繰り返しになりますが有給を使用するのは労働者の権利であり遠慮することはないのです。
むしろ率先して取ることで周りも取りやすい空気を作っていきましょう。個人のちょっとした勇気ある行動が、職場の働き方改革に繋がることもあります。
有給の買取は違法ではないか?
有給は有効期限内に使い切るのが理想です。
しかし状況によっては繁忙が続き消化できないこともあり得ます。
このような場合、有給は時効消滅させるしかないのでしょうか。
有給の買取を労働基準法は認めていないため、買取を理由に有給休暇を与えないことは労働基準法違反になってしまいます。
ただし一定条件下であれば有給の買取は可能です。
有給の買取が可能になる3つの条件
3つの条件下でのみ有給は企業が買取っても法律違反にはなりません。
ただし、あくまで法律違反にならないだけで買取を義務づけてはいないので自分の勤め先が買取ってくれるかは確認が必要です。
買取ってもらえない場合は有給が時効消滅する前に利用するようにしましょう。
条件1.会社が独自に与えた法定基準を上回る有給休暇
例えば、勤務日数が6ヵ月で年10日の有給が付与されるところを、15日付与している企業があるとします。
この中の5日分に関しては買取っても法定有給休暇に相当する部分(10日分)の買取にはなりません。
法定より多く支給された分の有給休暇の買取についての判断は企業側に任されているからです。
つまり、企業側は買取らなくても問題ありませんし、買取っても法を犯すことにはなりません。
条件2.時効となる有給休暇
時効消滅した有給は使用することが出来ないので労働基準法の対象にはなりません。
そのため買取ったとしても、労働者の福祉向上につながることはあれ、労働基準法での有給を認めた意味を失わせることにはならないのです。
条件3.退職によって無効となる有給休暇
退職した場合、残っている有給を消化できなくなってしまうため、有給を買い取ることが企業に許されています。
買い取ることは可能ですが、どうするかを決める権利を企業が持っているため、買取りを拒否することも法律違反にはなりません。
有給の義務化
有給は原則として労働者が請求する時季に与えることとされていますが、「休むと迷惑がかかる」「取りにくい空気だ」というような理由から取得率が低いのが現状です。
そのため有給の取得促進が課題となっており、労働基準法が改正されました。
働き方改革関連法
年次有給の確実な取得使用者は、10日以上の年次有給休暇が付与される全ての労働者に対し、毎年5日、時季を指定して有給休暇を与える必要があります。
この法律に定められたとおり2019年4月から全ての企業で、年10日以上の有給が付与される労働者に対し年5日については雇用側が時季を指定して取得させることが必要となりました。

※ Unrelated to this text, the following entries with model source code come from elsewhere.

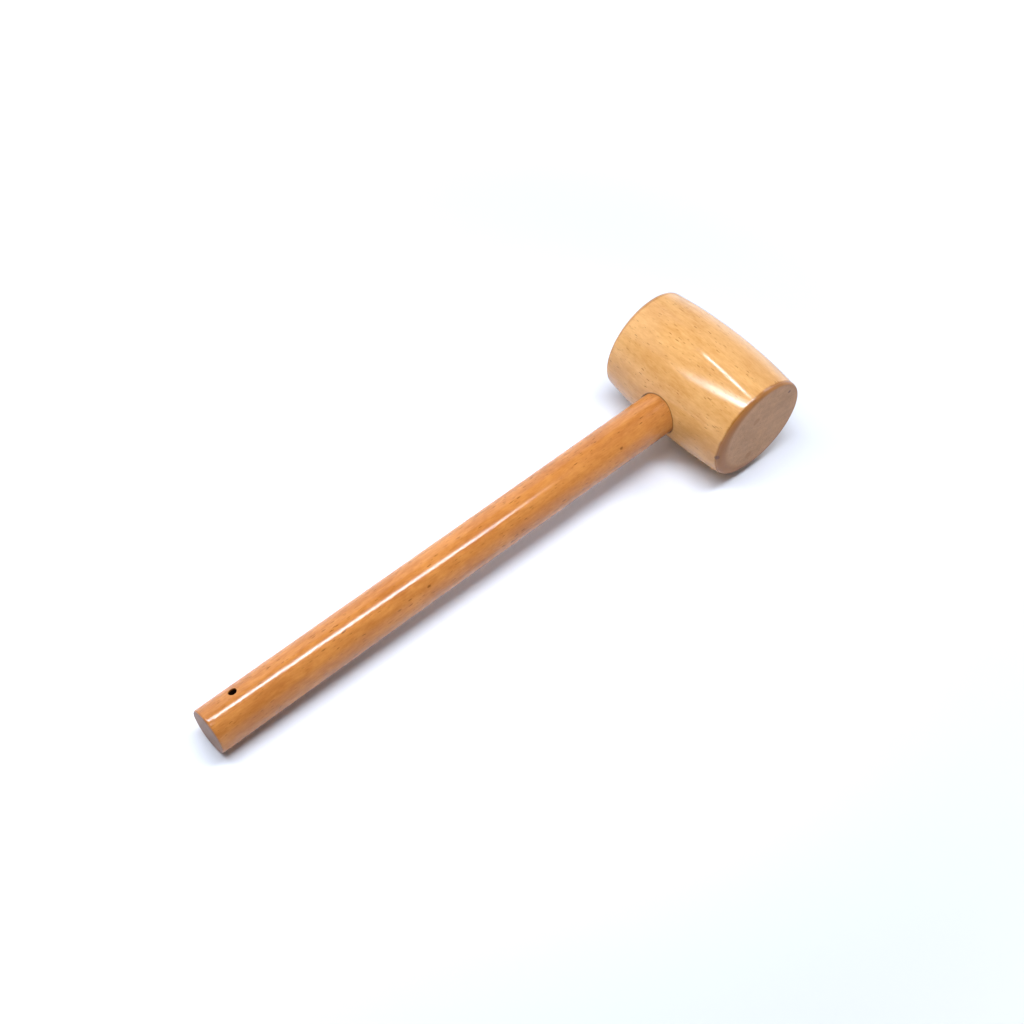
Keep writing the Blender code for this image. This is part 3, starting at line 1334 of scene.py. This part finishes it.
@dataclass
class Studio:
    """A pale floor, soft white surroundings, strip lights overhead and the camera."""

    sizes: MalletSizes
    floor_side: float = 8.0
    floor_colour: Colour = (0.76, 0.76, 0.77)
    floor_roughness: float = 0.9
    floor_sheen: float = 0.1
    sweep_start: float = 0.18
    sweep_end: float = 0.60
    painted_glow_white: Colour = (1.0, 1.0, 1.0)
    ceiling: Colour = (0.080, 0.087, 0.100)
    horizon: Colour = (1.0, 1.0, 1.0)
    horizon_top: float = 0.10
    ceiling_start: float = 0.32
    azimuth: float = math.radians(-45.7)
    elevation: float = math.radians(51.71)
    roll: float = math.radians(5.53)
    distance: float = 0.734
    aim: Pair = (0.0225, 0.0144)
    lens: float = 53.0
    long_lamp: StripLight = StripLight(
        "long_lamp", start=(-0.541, 0.306), end=(0.03, -0.145), width=0.050, radiance=14.5, spread=108.0
    )
    long_lamp_rim: StripLight = StripLight(
        "long_lamp_rim", start=(-0.513, 0.341), end=(0.055, -0.108), width=0.042, radiance=3.4, spread=108.0
    )
    thin_lamp: StripLight = StripLight(
        "thin_lamp", start=(0.050, 0.169), end=(-0.005, 0.027), width=0.012, radiance=76.0
    )
    left_panel: SoftPanel = SoftPanel(
        "left_panel", place=(-0.45, -0.15, 1.2), aim=(-0.45, -0.15, 0.0), size=(0.6, 0.3), radiance=6.0
    )
    right_panel: SoftPanel = SoftPanel(
        "right_panel", place=(1.05, -0.15, 1.2), aim=(1.05, -0.15, 0.0), size=(0.6, 0.3), radiance=15.0
    )
    back_panel: SoftPanel = SoftPanel(
        "back_panel", place=(0.0, 1.1, 0.7), aim=(0.0, 0.0, 0.2), size=(2.0, 1.2), radiance=1.3
    )
    side_panel: SoftPanel = SoftPanel(
        "side_panel", place=(1.0, 0.0, 0.6), aim=(0.0, 0.0, 0.3), size=(2.0, 1.2), radiance=0.5
    )

    def lay_floor(self) -> None:
        """Lay the pale floor, which glows ever whiter away from the mallet: painted light added to the
        lamplight.
        """
        Bench.clear_selection()
        bpy.ops.mesh.primitive_plane_add(size=self.floor_side)
        floor = bpy.context.active_object
        floor.name = "pale_floor"
        material = bpy.data.materials.new("pale_floor")
        material.use_nodes = True
        maker = NodeMaker(material, "Principled BSDF")
        maker.shader.inputs["Base Color"].default_value = (*self.floor_colour, 1.0)
        maker.shader.inputs["Roughness"].default_value = self.floor_roughness
        maker.shader.inputs["Specular IOR Level"].default_value = self.floor_sheen
        # Painted light: the floor glows, from nothing near the mallet to white further out, brightening the
        # far floor.
        maker.shader.inputs["Emission Strength"].default_value = 1.0
        place = maker.node("ShaderNodeTexCoord", {}, {}).outputs["Object"]
        away = maker.distance(place, (0.0, 0.0, 0.0))
        sweep = maker.ease(away, self.sweep_start, self.sweep_end)
        glow = maker.mix(sweep, (0.0, 0.0, 0.0), self.painted_glow_white)
        maker.feed(maker.shader.inputs["Emission Color"], glow)
        floor.data.materials.append(material)

    def light(self, head: Piece) -> None:
        """Light the surroundings, hang the strip lights and stand the panels.

        Args:
            head: The mallet's head, which the thin lamp is flagged to.
        """
        world = bpy.data.worlds.new("soft_white")
        world.use_nodes = True
        maker = NodeMaker(world, "Background")
        _, _, height = maker.split(maker.node("ShaderNodeTexCoord", {}, {}).outputs["Generated"])
        overhead = maker.ease(height, self.horizon_top, self.ceiling_start)
        maker.feed(maker.shader.inputs["Color"], maker.mix(overhead, self.horizon, self.ceiling))
        bpy.context.scene.world = world
        bpy.context.scene.view_settings.view_transform = "Standard"
        above = self.sizes.rest().to_translation()
        for strip in (self.long_lamp, self.long_lamp_rim):
            strip.hang(above)
        self.thin_lamp.hang(above, head)
        for panel in (self.left_panel, self.right_panel, self.back_panel, self.side_panel):
            panel.stand()

    def set_camera(self) -> None:
        """Set up the camera."""
        lens = bpy.data.cameras.new("camera")
        lens.lens = self.lens
        camera = bpy.data.objects.new("camera", lens)
        back = Vector((
            math.cos(self.elevation) * math.sin(self.azimuth),
            -math.cos(self.elevation) * math.cos(self.azimuth),
            math.sin(self.elevation),
        ))
        right = Vector((math.cos(self.azimuth), math.sin(self.azimuth), 0.0))
        turned = Matrix.Rotation(self.roll, 3, back)
        right = turned @ right
        up = back.cross(right)
        camera.matrix_world = Matrix.Translation(Vector((*self.aim, 0.0)) + back * self.distance) @ (
            Matrix((right, up, back)).transposed().to_4x4()
        )
        bpy.context.scene.collection.objects.link(camera)
        bpy.context.scene.camera = camera


def main() -> None:
    """Build the mallet and its studio."""
    logging.basicConfig(level=logging.INFO, format="%(name)s: %(message)s")
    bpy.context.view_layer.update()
    mallet = WoodenMallet()
    mallet.build()
    studio = Studio(mallet.sizes)
    studio.lay_floor()
    studio.light(bpy.data.objects["barrel_head"])
    studio.set_camera()


if __name__ == "__main__":
    main()
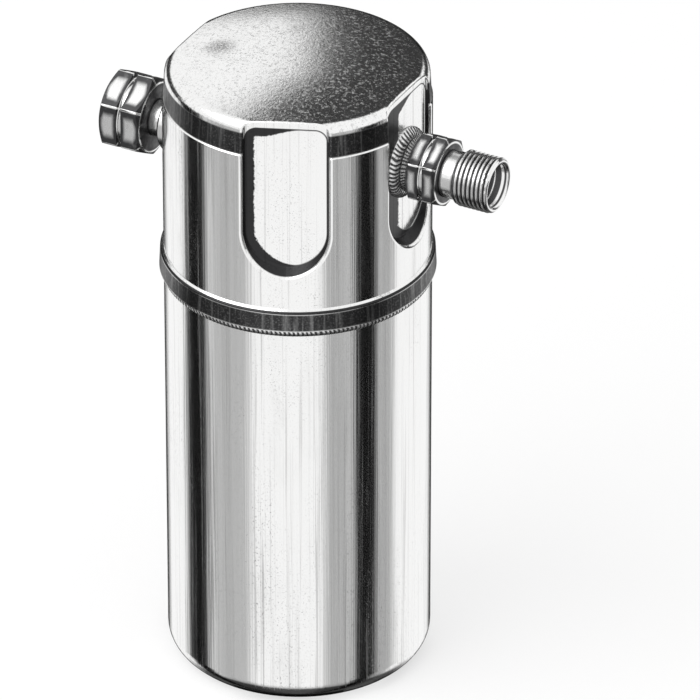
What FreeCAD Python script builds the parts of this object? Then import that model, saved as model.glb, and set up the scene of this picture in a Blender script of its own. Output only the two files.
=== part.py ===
"""A suction accumulator filter drier: a drawn aluminium can with two fittings, its tube, bags and strainer.

Millimetres, +Z up. The origin is the middle of the foot on the can's axis. The outlet points along +X,
the inlet along -X, and the third pressed flat looks out between them.
"""
import FreeCAD, Part

import math
import os
from types import SimpleNamespace

import Sketcher
from FreeCAD import Placement, Rotation, Vector

# Driving dimensions, each kept in the document's sheet under its own name
SIZES = {
    # drawn can
    "body_radius": 45.0,
    "body_height": 228.0,
    "wall": 2.0,
    "crown_radius": 270.0,
    "rim_radius": 4.4,
    "shoulder_drop": 15.4,
    "shoulder_step": 0.4,
    "neck_taper": 0.6,
    "base_corner_radius": 8.0,
    "foot_width": 7.0,
    "dish_slope_width": 6.0,
    "dish_depth": 1.2,
    "dish_round": 3.0,
    # lap joint
    "cap_depth": 79.3,
    "bell_length": 7.9,
    "bell_flare": 0.35,
    "lap_neck": 0.9,
    "lap_clearance": 0.05,
    "girth_weld_leg": 1.6,
    # pressed flats
    "flat_depth": 4.4,
    "flat_half_width": 13.6,
    "flat_length": 57.5,
    "flat_wall_angle": 32.0,
    "flat_edge_radius": 1.0,
    "front_flat_angle": -67.0,
    # both fittings
    "outlet_drop": 30.0,
    "inlet_drop": 38.0,
    "pilot_clearance": 0.05,
    "weld_width": 3.0,
    "weld_rise": 2.4,
    "weld_face_radius": 3.4,
    # outlet fitting, lengths measured out from its flat
    "outlet_pilot_radius": 8.0,
    "outlet_pilot_length": 4.1,
    "outlet_collar_radius": 9.2,
    "outlet_collar_length": 3.1,
    "outlet_ring_radius": 9.7,
    "outlet_ring_length": 2.3,
    "outlet_hex_flats": 22.2,
    "outlet_hex_length": 10.8,
    "outlet_neck_radius": 8.1,
    "outlet_neck_length": 5.1,
    "outlet_thread_radius": 9.525,
    "outlet_thread_length": 13.2,
    "outlet_thread_chamfer": 0.9,
    "outlet_bore_radius": 5.75,
    "outlet_mouth_radius": 7.4,
    "outlet_mouth_depth": 7.0,
    "outlet_mouth_chamfer": 0.8,
    # inlet tube, lengths measured out from its flat
    "inlet_pilot_radius": 8.0,
    "inlet_pilot_length": 4.0,
    "inlet_collar_radius": 9.85,
    "inlet_collar_length": 8.1,
    "inlet_collar_chamfer": 0.8,
    "inlet_neck_radius": 6.35,
    "inlet_neck_length": 9.2,
    "inlet_bead_radius": 8.4,
    "inlet_bead_length": 2.2,
    "inlet_nose_radius": 6.35,
    "inlet_nose_length": 7.6,
    "inlet_nose_chamfer": 0.7,
    "inlet_bore_radius": 4.85,
    "seal_seat_radius": 6.0,
    "seal_seat_length": 2.0,
    "seal_section_radius": 0.89,
    "seal_clearance": 0.02,
    # swivel nut
    "nut_flats": 25.4,
    "nut_length": 15.5,
    "nut_gap": 4.9,
    "nut_thread_radius": 8.77,
    "nut_thread_chamfer": 0.9,
    "nut_running_clearance": 0.08,
    # turned details that both hexes share
    "hex_groove_width": 1.8,
    "hex_groove_depth": 0.6,
    "hex_chamfer_inset": 0.5,
    # suction tube
    "tube_radius": 6.35,
    "tube_wall": 1.2,
    "tube_socket_depth": 6.0,
    "tube_socket_clearance": 0.03,
    "tube_leg_offset": 16.0,
    "tube_top_bend": 18.0,
    "tube_bend_height": 38.0,
    "tube_mouth_drop": 8.0,
    "bleed_hole_radius": 0.6,
    "braze_leg": 1.2,
    # baffle and grommet
    "baffle_thickness": 1.0,
    "baffle_gap": 0.1,
    "baffle_skirt_clearance": 0.5,
    "baffle_skirt_rise": 4.0,
    "baffle_cone_width": 14.7,
    "baffle_cone_rise": 8.0,
    "baffle_bend_radius": 2.0,
    "window_inset": 7.2,
    "window_radius": 3.2,
    "window_count": 12,
    "grommet_hole_radius": 8.0,
    "grommet_flange_radius": 9.6,
    "grommet_flange_height": 1.8,
    # strainer
    "strainer_radius": 8.0,
    "strainer_wrap": 2.5,
    "strainer_clearance": 0.1,
    "strainer_head": 3.4,
    "strainer_drain_radius": 2.5,
    "screen_radius": 6.8,
    "screen_thickness": 0.35,
    "cup_floor": 1.6,
    "cup_rim_height": 1.2,
    "post_radius": 0.9,
    "post_circle_radius": 5.3,
    "post_count": 6,
    # desiccant
    "soft_clearance": 0.3,
    "bag_half_width": 24.0,
    "bag_thickness": 19.5,
    "bag_foot_height": 23.0,
    "bag_length": 91.0,
    "bag_edge_radius": 7.0,
    "bag_seam_length": 5.0,
    "bag_seam_thickness": 1.6,
    "saddle_thickness": 2.0,
    "saddle_half_angle": 70.0,
    "tie_rise": 43.0,
    "tie_width": 4.8,
    "tie_thickness": 1.2,
    "tie_head_size": 7.0,
    "tie_head_depth": 4.5,
}

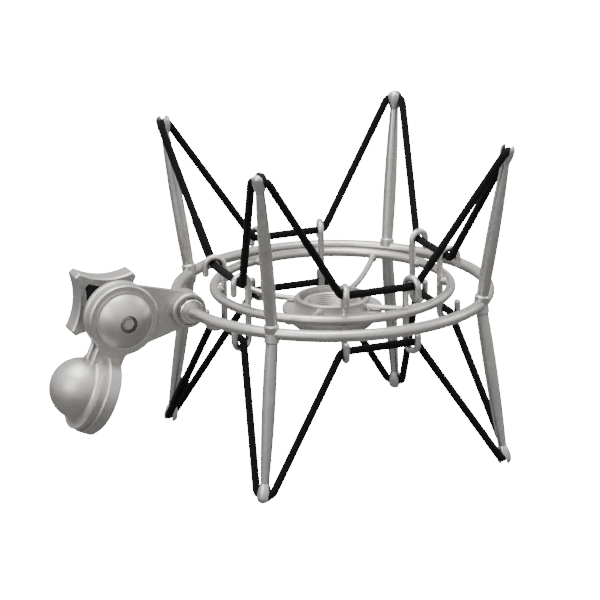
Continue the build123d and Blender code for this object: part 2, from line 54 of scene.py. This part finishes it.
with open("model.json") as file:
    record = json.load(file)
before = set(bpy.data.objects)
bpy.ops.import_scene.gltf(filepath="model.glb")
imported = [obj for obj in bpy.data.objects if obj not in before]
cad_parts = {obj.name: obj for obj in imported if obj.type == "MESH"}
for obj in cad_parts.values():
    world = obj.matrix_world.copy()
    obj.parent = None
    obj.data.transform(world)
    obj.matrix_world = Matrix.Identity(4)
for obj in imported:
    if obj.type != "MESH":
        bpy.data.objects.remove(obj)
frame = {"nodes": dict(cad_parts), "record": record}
cad_box = [list(corner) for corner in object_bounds()]

MM = 0.001
QUADRANTS = (0, 90, 180, 270)
POST_ANGLE = 45

# ---- places taken from the frame -----------------------------------------------------------


def centre(node):
    """The middle of a node's box."""
    low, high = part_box(node)
    return (Vector(low) + Vector(high)) / 2


def half_size(node):
    """Half the size of a node's box along X, Y and Z."""
    low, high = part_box(node)
    return (Vector(high) - Vector(low)) / 2


def polar(radius, degrees, height):
    """A point at a radius and an angle about the microphone axis."""
    turn = math.radians(degrees)
    return Vector((radius * math.cos(turn), radius * math.sin(turn), height))


RING_CENTRE = centre("outer_ring")
CRADLE_CENTRE = centre("inner_ring")
CRADLE_TUBE = half_size("inner_ring").z
CRADLE_RADIUS = half_size("inner_ring").y - CRADLE_TUBE

# the elastic's route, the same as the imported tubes
CORD_RADIUS = 1.75 * MM
CORD_HOOK = (53.2 * MM, 19.4, 12.6 * MM)
CORD_TIP = (81.4 * MM, 69.8 * MM)
CORD_TIP_HALF_SPAN = 3.5 * MM
CORD_HOOK_BEND = 3.4 * MM
CORD_TIP_BEND = 3.2 * MM

HOOK_SPREAD = 17.4
HOOK_RADIUS = 48.6 * MM

# the groove between the bolt's nose and the domed cap, where the disc's colour is darkened as painted
# shade
GROOVE_INNER = 2.7 * MM
GROOVE_OUTER = 3.9 * MM
GROOVE_FADE = 0.2 * MM


# ---- mesh helpers --------------------------------------------------------------------------

def add_mesh(name, verts, faces, smooth=True):
    """A new object from points and faces."""
    mesh = bpy.data.meshes.new(name)
    mesh.from_pydata([tuple(v) for v in verts], [], faces)
    mesh.validate()
    mesh.update()
    mesh.polygons.foreach_set("use_smooth", [smooth] * len(mesh.polygons))
    piece = bpy.data.objects.new(name, mesh)
    bpy.context.scene.collection.objects.link(piece)
    return piece


def grid_faces(rows, columns, close_rows=False):
    """Quads over a grid whose columns wrap round, and whose rows may."""
    faces = []
    for row in range(rows if close_rows else rows - 1):
        here, there = row * columns, (row + 1) % rows * columns
        for column in range(columns):
            after = (column + 1) % columns
            faces.append((here + column, here + after, there + after, there + column))
    return faces


def lathe(name, rows, columns, place):
    """A closed ring-shaped solid: each row is a height and a radius, or a function of the angle."""
    verts = []
    for radius, height in rows:
        for column in range(columns):
            turn = 2 * math.pi * column / columns
            reach = radius(turn) if callable(radius) else radius
            verts.append(place @ Vector((reach * math.cos(turn), reach * math.sin(turn), height)))
    return add_mesh(name, verts, grid_faces(len(rows), columns, close_rows=True))


def crease(piece):
    """Splits the shading at sharp edges."""
    split = piece.modifiers.new("crease", "EDGE_SPLIT")
    split.split_angle = math.radians(50)


# ---- materials -----------------------------------------------------------------------------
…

しかし、原則として有給は労働者の権利となりますので、会社側が勝手に設置をすることはできません。
有給の時季指定の流れ
会社が時期指定をする際は下記の3点を満たしている必要があります。
- 使用者が労働者に取得時季の希望を聴取
- 労働者の希望を踏まえ使用者が取得時季を指定
- 有給休暇が成立
5日間有給を与えるのであれば日程は会社の方で決めて良いということではなく、必ず労働者にとの合意されているということが条件です。
そして、有給の時季指定は正社員だけでなく、条件を満たした契約社員、パート、アルバイト(出勤率が8割以上)も含まれます。
この法律は守らない企業は違反行為となり刑事罰が与えられるのです。
有給で充実した時間を
年次有給休暇は労働基準法に定められている労働者の権利です。
条件を満たしていれば正社員だけでなく、契約社員やパートタイマー、そしてアルバイトにも付与されます。
雇用側にも時季変更権がありますが、これはあくまで時季を変更するだけで有給の消費を禁じることは出来ません。
有給は付与されてから2年間権利行使が可能です。働き方改革を労働者側から進めるためにも有給を使って有益な時間を過ごしましょう。